In many ways we have a way to go to match the capabilities and ease of use of some of the commercial products, but we hope we can learn something off each other, we can all get better, and together we can all genuinely improve the security of the ecosystem we all exist in. We’re happy to see others use GRR in their commercial consulting practices.
How do I change the timezone from UTC?
You can’t. Technically it’s possible, but it’s a lot of work and we don’t see much benefit. You should run your GRR server in the UTC timezone.
In the datastore GRR stores all timestamps as microseconds from epoch (UTC). To implement timezone customization we could store a user’s local preference for timezone and daylight savings based on a location, and convert all the timestamps in the UI, but there is a lot of complexity involved. We’d need to make sure each user gets the correct time and timezone displayed in all parts of the UI, handle the shifting winds of daylight savings correctly, provide clear input options on forms that accept timestamps, and make sure all the conversions were correct. All of that adds up to lots of potential to display or store an incorrect time, which is not what you want from a forensics tool.

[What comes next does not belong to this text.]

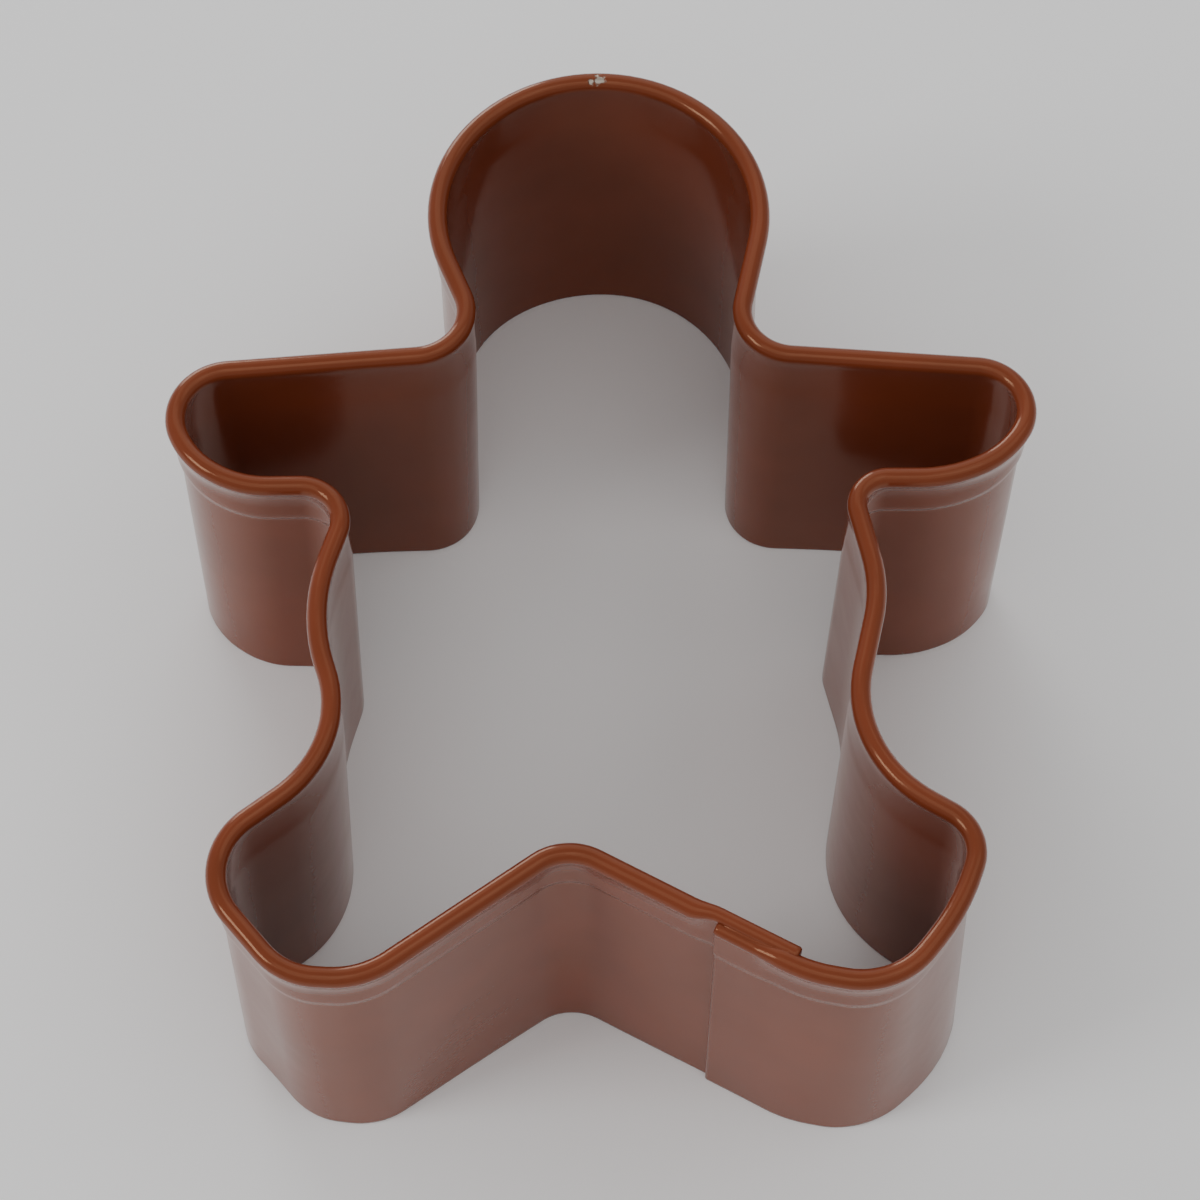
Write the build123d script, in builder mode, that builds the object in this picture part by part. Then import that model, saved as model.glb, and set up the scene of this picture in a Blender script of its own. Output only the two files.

It’s common to have GRR users split across different timezones and a client fleet in many timezones. If we went to all of the effort above, all we have really achieved is fragmentation of each user’s view of the system. Each user is still going to have to analyse and reason about events on clients in a different timezone to their own. But now we have made collaborative analysis harder: instead of being able to simply copy a timestamp out of the UI into a ticket or handoff timeline analysis notes to another shift in another timezone they will have to convert timestamps back into UTC manually for consistency.
For forensic analysis and timeline building, UTC always makes the most sense. We have added a UTC clock to the top right hand corner of the UI to help reason about the timestamps you see.
No. The naming collision is just a coincidence, and you might actually run into issues if you install the two in the same Python environment.